Nanoelectronics aims to understand and harness the power of materials at the nanometre (one billionth of a metre) scale. This work holds the potential to create computer circuits orders of magnitude smaller than those found on today’s microchips.
Over the past decade, the number of circuits and switches incorporated into each square centimetre of microchip has increased more than 100-fold.
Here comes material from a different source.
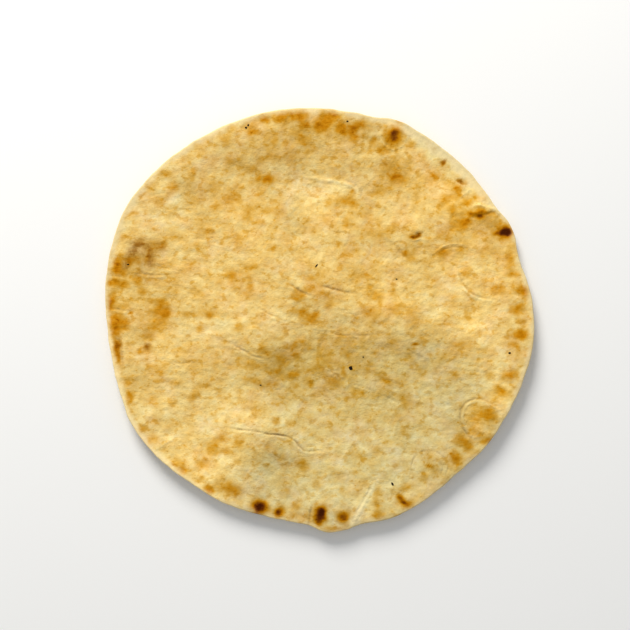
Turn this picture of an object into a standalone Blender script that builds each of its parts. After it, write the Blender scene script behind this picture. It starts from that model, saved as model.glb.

Conventional components can only shrink so far, though.
Enter nanoelectronics, a new way of thinking about the physics of computing, and which holds the potential to create circuits thousands of times smaller than those possible with current technology.
Launched in 1999, CIFAR’s Nanoelectronics program focuses both on the fundamental science of how materials behave at the nanometre (one billionth of a metre) scale and on engineering issues such as creating new nanomaterials used for both research and applications.
Working with devices 10,000 times smaller than the width of a human hair, Nanoelectronics members have created photonic crystals that trap and channel light, three-dimensional DNA structures that organize metals and nanoparticles, and nanocrystals that use the spin state of individual electrons to store and transfer information.
In time, these new technologies will likely converge with the existing microchips in ways that will revolutionize the electronics industry.
The program brings together internationally recognized researchers who have made a broad range of contributions to the field of nanoelectronics. Members are drawn from across Canada, the United States, the United Kingdom and Israel. They include chemists, physicists, materials scientists, theorists, and electrical and computer engineers.